Judgment accordingly.
The word “jurisdiction” is used in' two very distinct senses which should be clearly distinguished. It primarily and properly means the. cognizance of the court,—its power as conditioned upon the character of the persons and things concerning which it may administer justice; as when it is said that the supreme court has no jurisdiction of a mechanic’s lien foreclosure. In a secondary sense, it is used as a brief expression to indicate the territorial boundaries of the exercise of political or judicial power; as when it is said that a crime was committed without the jurisdiction of the court, meaning that it was committed at a place beyond the boundaries of the process of the court.

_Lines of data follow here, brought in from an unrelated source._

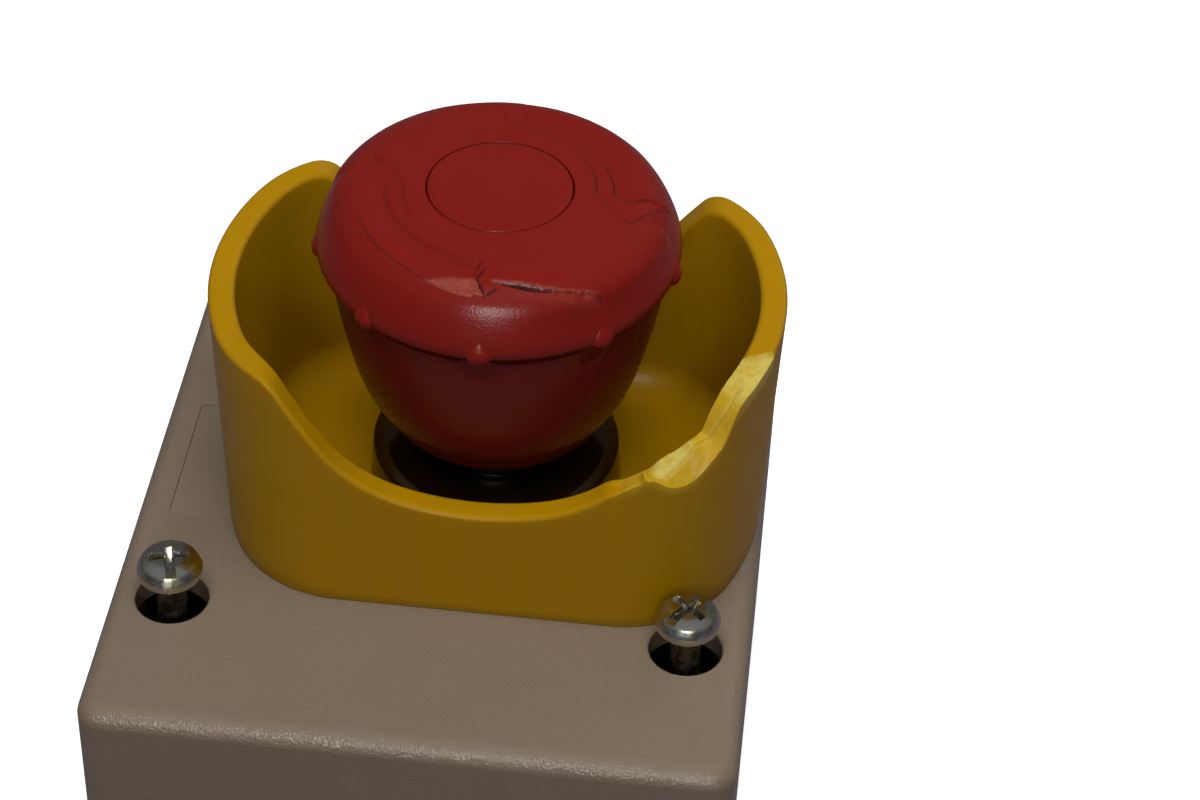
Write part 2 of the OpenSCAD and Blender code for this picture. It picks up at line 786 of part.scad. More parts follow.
module contact_bridge(side) {
    color([0.80, 0.50, 0.28]) at_block(side) difference() {
        translate([-strip_w / 2, -bridge_half, bridge_top - bridge_t]) cube([strip_w, 2 * bridge_half, bridge_t]);
        disc(plunger_pin_r + fit_gap, bridge_top - 3, bridge_top + 1);
    }
}

module contact_spring(side) {
    color([0.75, 0.75, 0.73]) at_block(side)
        coil(2.2, 0.3, block_bottom + cover_t, bridge_top - bridge_t, 7);
}

// Bent strip from the contact tongue, down the riser, to the terminal pad.
module fixed_contact() {
    difference() {
        union() {
            translate([-strip_w / 2, tongue_start, tongue_z]) cube([strip_w, riser_y + 1 - tongue_start, strip_t]);
            translate([-strip_w / 2, riser_y, pad_z]) cube([strip_w, strip_t, tongue_z + strip_t - pad_z]);
            translate([-strip_w / 2 - 1, riser_y, pad_z]) cube([strip_w + 2, 5.6, strip_t]);
        }
        translate([0, terminal_y, 0]) disc(terminal_r + run, pad_z - 1, pad_z + strip_t + 1);
    }
}

module fixed_contacts() {
    color([0.85, 0.68, 0.35]) for (side = [-1, 1]) at_block(side) both_ends() fixed_contact();
}

module terminal_screws() {
    color([0.72, 0.72, 0.70]) for (side = [-1, 1]) at_block(side) both_ends() translate([0, terminal_y, 0])
        difference() {
            union() {
                disc(terminal_head_r, terminal_head_z, pad_z - 3.8);
                disc(terminal_r, pad_z - 4, pad_z + 4);
            }
            drive_cross(terminal_head_z);
        }
}

module terminal_clamps() {
    color([0.80, 0.80, 0.78]) for (side = [-1, 1]) at_block(side) both_ends() translate([0, terminal_y, 0])
        difference() {
            translate([-clamp_size / 2, -clamp_size / 2, pad_z - 3.8 + fit_gap]) cube([clamp_size, clamp_size, 1]);
            disc(terminal_r + run, pad_z - 6, pad_z);
        }
}

// ---- Cable gland ----

// Turns a shape drawn on +Z so that it stands out of the back wall's outer face, along +Y.
module at_gland() {
    translate([0, box_l / 2, gland_z]) rotate([-90, 0, 0]) children();
}

module gland_body() {
    color([0.30, 0.30, 0.30]) at_gland() difference() {
        union() {
            rotate_extrude() polygon(concat([[0, -gland_reach], [gland_r - thread_depth, -gland_reach]],
                thread_points(gland_r, 0.2 - gland_reach, -wall - 0.2),
                [[gland_r, -wall - 0.2], [gland_r, washer_t], [0, washer_t]]));
            hexagon(gland_flat, washer_t, washer_t + hex_h);
            disc(collet_r, washer_t + hex_h - 0.5, washer_t + collet_h);
        }
        disc(cable_r + 1.5, -gland_reach - 1, washer_t + collet_h + 1);
        disc(gland_seat_r, seal_low, washer_t + collet_h + 1);
    }
}

module gland_washer() {
    color([0.06, 0.06, 0.06]) at_gland() ring(gland_r + run, washer_r, 0, washer_t);
}

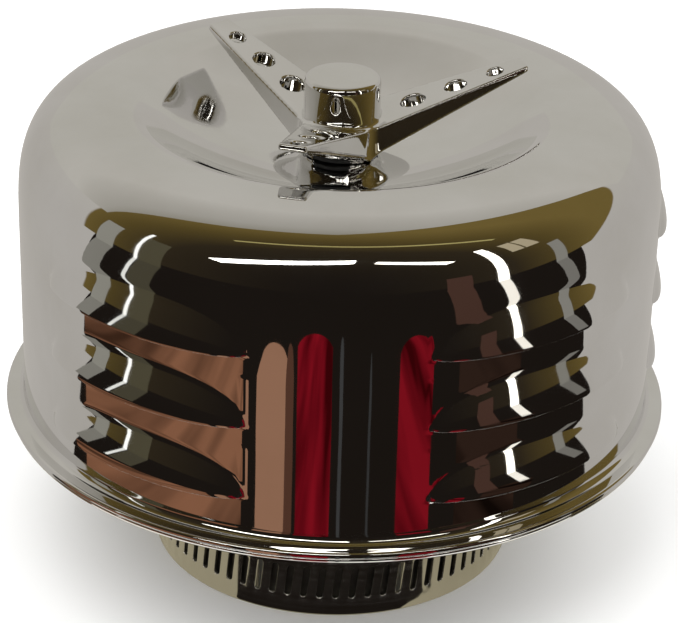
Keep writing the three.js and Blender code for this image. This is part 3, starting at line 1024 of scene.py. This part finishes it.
def wedge(name, from_angle, to_angle, color, near, far, height, streaks=0.0):
    """A strip laid on the floor in front, fanning out as a round wall mirrors it: it fills the
    wall's reflection between two angles from -Y and two distances from the wall."""
    steps = 12
    edge = []
    for reach, angles in ((near, (from_angle, to_angle)), (far, (to_angle, from_angle))):
        for step, degrees in enumerate(np.linspace(*angles, steps)):
            a = math.radians(degrees)
            bow = 0.14 * (2 * step / (steps - 1) - 1) ** 2 if reach == far else 0
            distance = reach * (1 - bow)
            edge.append((
                WALL_R * MM * math.sin(a) + distance * math.sin(2 * a),
                -WALL_R * MM * math.cos(a) - distance * math.cos(2 * a),
                height,
            ))
    return card(name, edge, color, 1.0, streaks)


def standing(name, from_angle, to_angle, low, high, color, strength=1.0, distance=1.5):
    """An upright card in the room, between two angles from -Y and two heights in metres."""
    a, b = math.radians(from_angle), math.radians(to_angle)
    left = (distance * math.sin(a), -distance * math.cos(a))
    right = (distance * math.sin(b), -distance * math.cos(b))
    corners = [(*left, low), (*right, low), (*right, high), (*left, high)]
    return card(name, corners, color, strength)


def tent_roof():
    """The light grey roof over the object, dimmer towards its front edge."""
    corners = [(-0.5, 0.0), (-0.1, -0.023), (0, -0.023), (0.5, 0.33), (0.5, 0.8), (-0.5, 0.8)]
    obj = card("tent_roof", [(x, y, 0.313) for x, y in corners], TENT_TOP)
    nodes, links = obj.data.materials[0].node_tree.nodes, obj.data.materials[0].node_tree.links
    place = nodes.new("ShaderNodeTexCoord")
    split = nodes.new("ShaderNodeSeparateXYZ")
    across = nodes.new("ShaderNodeMapRange")
    across.inputs["From Min"].default_value = -0.03
    across.inputs["From Max"].default_value = 0.45
    links.new(place.outputs["Object"], split.inputs[0])
    links.new(split.outputs["Y"], across.inputs["Value"])
    graded = color_ramp(nodes, links, across.outputs["Result"], [
        (0.0, (0.30, 0.28, 0.23)),
        (0.12, (0.41, 0.39, 0.345)),
        (0.45, TENT_TOP),
        (1.0, (0.52, 0.50, 0.45)),
    ])
    links.new(graded, nodes["Emission"].inputs["Color"])


def floor_band(name, from_angle, to_angle, color, strength=1.0):
    """A strip of the far floor that carries an upright card's colour towards the viewer."""
    near, far = 0.22, 1.49
    corners = []
    for radius, degrees in ((near, from_angle), (near, to_angle), (far, to_angle), (far, from_angle)):
        a = math.radians(degrees)
        corners.append((radius * math.sin(a), -radius * math.cos(a), 0.0008))
    return card(name, corners, color, strength)


def floor_cards():
    """The dark floor in front, the grey floor behind, and what lies close round the object."""
    edge = [
        (FLOOR_HALF, -0.023), (0.085, -0.023), (0.055, -0.052), (0.022, -0.0315), (0.0, -0.034),
        (-0.018, -0.0305), (-0.050, -0.052), (-0.085, -0.017), (-FLOOR_HALF, -0.017),
    ]
    front = [(-FLOOR_HALF, -FLOOR_HALF), (FLOOR_HALF, -FLOOR_HALF), *edge]
    card("dark_floor", [(x, y, 0.0005) for x, y in front], ROOM_DARK)
    card("grey_floor", rectangle(FLOOR_HALF, FLOOR_HALF, 0.0002), TENT_LOW)
    card("shaded_floor", rectangle(0.08, 0.06, 0.0003), (0.40, 0.36, 0.25))
    tent_roof()
    ring = []
    for radius, sweep in ((0.066, 1), (0.094, -1)):
        for a in np.linspace(-1.1 * sweep, 1.1 * sweep, 24):
            ring.append((radius * math.sin(a), -radius * math.cos(a), 0.0006))
    card("lit_floor_ring", ring, LAMP_WHITE, 1.1)


def front_wedges():
    """Tan, red and grey strips that stand in the wall's mirror image of the front floor."""
    wedge("tan_left", -50, -16, (0.27, 0.12, 0.065), 0.04, 0.150, 0.0008, 34)
    wedge("tan_strip", -13.5, -7.4, (0.32, 0.165, 0.10), 0.02, 0.136, 0.0010)
    wedge("brown_edge", -8.4, -7.0, (0.09, 0.04, 0.025), 0.02, 0.136, 0.0012)
    wedge("red_left", -6.4, -0.4, (0.25, 0.006, 0.014), 0.02, 0.156, 0.0011, 60)
    wedge("grey_stripe_left", 0.9, 1.5, (0.05, 0.05, 0.05), 0.02, 0.15, 0.0013)
    wedge("grey_stripe_right", 6.0, 6.4, (0.04, 0.04, 0.04), 0.02, 0.13, 0.0013)
    wedge("red_right", 11.2, 17.2, (0.23, 0.006, 0.013), 0.02, 0.150, 0.0011, 50)
    wedge("brown_right", 22, 34, (0.03, 0.016, 0.011), 0.04, 0.2, 0.0008, 30)


def ceiling_lamp(name, corners, color, strength):
    card(name, [(x, y, CEILING_Z) for x, y in corners], color, strength)


def ceiling_lamps():
    left = [(-2.6, -3.0), (0.2, -1.80), (0.2, -1.48), (-2.6, -2.5)]
    right = [(0.45, -1.80), (1.8, -2.2), (1.8, -1.9), (0.45, -1.6)]
    dim = [(-0.8, -0.62), (1.3, -0.45), (1.3, -0.38), (-0.8, -0.56)]
    ceiling_lamp("ceiling_lamp", left, LAMP_WHITE, 6.0)
    ceiling_lamp("ceiling_lamp_right", right, WINDOW_WHITE, 4.0)
    ceiling_lamp("ceiling_lamp_far", dim, (0.42, 0.36, 0.14), 1.0)


def room_sides():
    """Windows and plain panels at the sides of the room, and their colours on the far floor."""
    standing("window_right", 54, 58, 0.0, 1.3, WINDOW_WHITE, 3.0)
    standing("grey_right", 77, 82, 0.0, 0.6, (0.26, 0.25, 0.22))
    standing("tan_right", 36, 45, 0.0, 0.32, SIDE_TAN)
    standing("window_right_high", 64, 76, 0.75, 1.25, (0.45, 0.38, 0.25))
    standing("window_bar_right", 69.3, 70.2, 0.7, 1.3, (0.10, 0.08, 0.04), distance=1.45)
    floor_band("floor_window_right", 54, 58, WINDOW_WHITE, 1.2)
    floor_band("floor_grey_right", 77, 82, (0.20, 0.19, 0.17))
    floor_band("floor_tan_right", 36, 45, SIDE_TAN)
    floor_band("floor_grey_left", -88, -80, (0.24, 0.23, 0.20))
    floor_band("floor_line_left", -71, -69.5, LINE_WHITE)
    floor_band("floor_olive_left", -69, -60, (0.07, 0.062, 0.04))
    standing("grey_left", -88, -80, 0.0, 0.62, (0.30, 0.29, 0.25))
    standing("line_left", -71, -69.5, 0.0, 0.9, LINE_WHITE, 1.5)
    standing("olive_left", -69, -60, 0.0, 0.7, (0.085, 0.075, 0.045))


def world():
    """Pale for the eye and the floor. Mirrors see a light grey tent behind and a dark room,
    olive at its sides, in front."""
    scene_world = bpy.data.worlds.new("studio")
    bpy.context.scene.world = scene_world
    scene_world.use_nodes = True
    nodes, links = scene_world.node_tree.nodes, scene_world.node_tree.links
    nodes.clear()
    place = nodes.new("ShaderNodeTexCoord")
    split = nodes.new("ShaderNodeSeparateXYZ")
    links.new(place.outputs["Generated"], split.inputs[0])

    def remap(source, low, high):
        node = nodes.new("ShaderNodeMapRange")
        node.inputs["From Min"].default_value = low
        node.inputs["From Max"].default_value = high
        links.new(source, node.inputs["Value"])
        return node.outputs["Result"]

    def arithmetic(operation, a, b):
        node = nodes.new("ShaderNodeMath")
        node.operation = operation
        links.new(a, node.inputs[0])
        if isinstance(b, float):
            node.inputs[1].default_value = b
        else:
            links.new(b, node.inputs[1])
        return node.outputs[0]

    def mix(factor, a, b):
        node = nodes.new("ShaderNodeMixRGB")
        links.new(factor, node.inputs["Fac"])
        for socket, value in ((node.inputs[1], a), (node.inputs[2], b)):
            if isinstance(value, tuple):
                socket.default_value = (*value, 1)
            else:
                links.new(value, socket)
        return node.outputs["Color"]

    height = remap(split.outputs["Z"], 0.0, 1.0)
    tent = color_ramp(nodes, links, height, [(0.0, TENT_LOW), (1.0, TENT_TOP)])
    depth = remap(split.outputs["Y"], -1.0, 0.2)
    room = color_ramp(nodes, links, depth, [
        (0.0, ROOM_DARK),
        (0.45, (0.03, 0.022, 0.012)),
        (0.75, (0.10, 0.07, 0.02)),
        (1.0, (0.17, 0.12, 0.035)),
    ])
    rightward = arithmetic("MAXIMUM", split.outputs["X"], 0.0)
    lean = arithmetic("MULTIPLY", arithmetic("MULTIPLY", rightward, split.outputs["Z"]), -1.2)
    rise = arithmetic("MULTIPLY", split.outputs["Z"], -0.07)
    edge = arithmetic("ADD", split.outputs["Y"], arithmetic("ADD", lean, rise))
    behind = remap(edge, 0.10, 0.12)
    mirrored = mix(behind, room, tent)
    path = nodes.new("ShaderNodeLightPath")
    seen = mix(path.outputs["Is Glossy Ray"], (1.05, 1.05, 1.05), mirrored)
    background = nodes.new("ShaderNodeBackground")
    links.new(seen, background.inputs["Color"])
    output = nodes.new("ShaderNodeOutputWorld")
    links.new(background.outputs[0], output.inputs["Surface"])


def area_light(name, location, size, power):
    data = bpy.data.lights.new(name, "AREA")
    data.shape = "RECTANGLE"
    data.size, data.size_y = size
    data.energy = power
    obj = bpy.data.objects.new(name, data)
    obj.location = location
    obj.rotation_euler = (-Vector(location)).to_track_quat("-Z", "Y").to_euler()
    obj.visible_glossy = False
    bpy.context.scene.collection.objects.link(obj)


def camera():
    """A long lens in front, about 27 degrees above the flange, rolled slightly."""
    data = bpy.data.cameras.new("camera")
    data.sensor_width = 36
    data.lens = 138.5
    data.clip_end = 100
    obj = bpy.data.objects.new("camera", data)
    bpy.context.scene.collection.objects.link(obj)
    distance, height = 0.4501, 0.2782
    pitch, yaw, roll = math.radians(27.17), math.radians(0.06), math.radians(1.56)
    turn = Matrix.Rotation(-yaw, 4, "Z") @ Matrix.Rotation(math.pi / 2 - pitch, 4, "X")
    obj.matrix_world = (
        Matrix.Translation((0, -distance, height)) @ turn @ Matrix.Rotation(roll, 4, "Z")
    )
    bpy.context.scene.camera = obj
    bpy.context.scene.view_settings.view_transform = "Standard"


# ---- build -------------------------------------------------------------------------------------
camera()
world()
floor()
floor_cards()
front_wedges()
ceiling_lamps()
room_sides()
area_light("key", (-0.5, -0.5, 1.3), (1.2, 1.2), 14)
area_light("fill", (0.9, 0.3, 1.0), (1.0, 1.0), 7)

cover()
base_pan()
neck()
rivet("left")
rivet("right")
stud()
hex_nut("stud_nut_upper")
hex_nut("stud_nut_lower")
spinner()
seal_washer()
filter_media()
expanded_screen("filter_outer_screen", 84)
expanded_screen("filter_inner_screen", 66)
end_seal("top")
end_seal("bottom")
clamp_band()
clamp_housing()
clamp_screw()
for kept in ("stud_bridge", "stud_lock_washer"):
    frame["nodes"][kept].data.materials.clear()
    frame["nodes"][kept].data.materials.append(MATERIALS["zinc_steel"])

In the case of Yogt, in extradition, the treaty provided for the surrender of persons guilty of certain crimes “committed within the jurisdiction ” of the demanding nation, using the word in the secondary sense, to designate the place of commission ; and the district court erroneously construed it as if it were used in the primary sense, and entitled the demanding nation to the surrender of the offender, if its tribunals could take cognizance of the offense, without reference to the place of its commission.
In the case, in the text, the word, as used in the clause of the judiciary article in question, is construed in the primary sense, as meaning the power of cognizance, and, moreover, is held to be controlled by that part of the clause which recognizes and perpetuates the local character of the courts, so that the extended powers of cognizance given can only be exercised within the local boundaries.
See also Barnes v. Harris, 4 Id., 374.
A constitutional provision may be waived like any other objection (Connors v. People, 50 N. Y., 240 ; Embury v. Connor, Id., 511 ; Van Hook v. Whitlock, 26 Wend., 43).
So far as the objection goes to the service of process on the person, it is waived by appearing generally and pleading to issue without objecting. Where the failure of jurisdiction is as to the subject matter, —e. g., the locality of lands,—it is not waived by appearance, &c. (McCormick v. Pennsylvania Central R. R. Co., 49 N. Y., 303).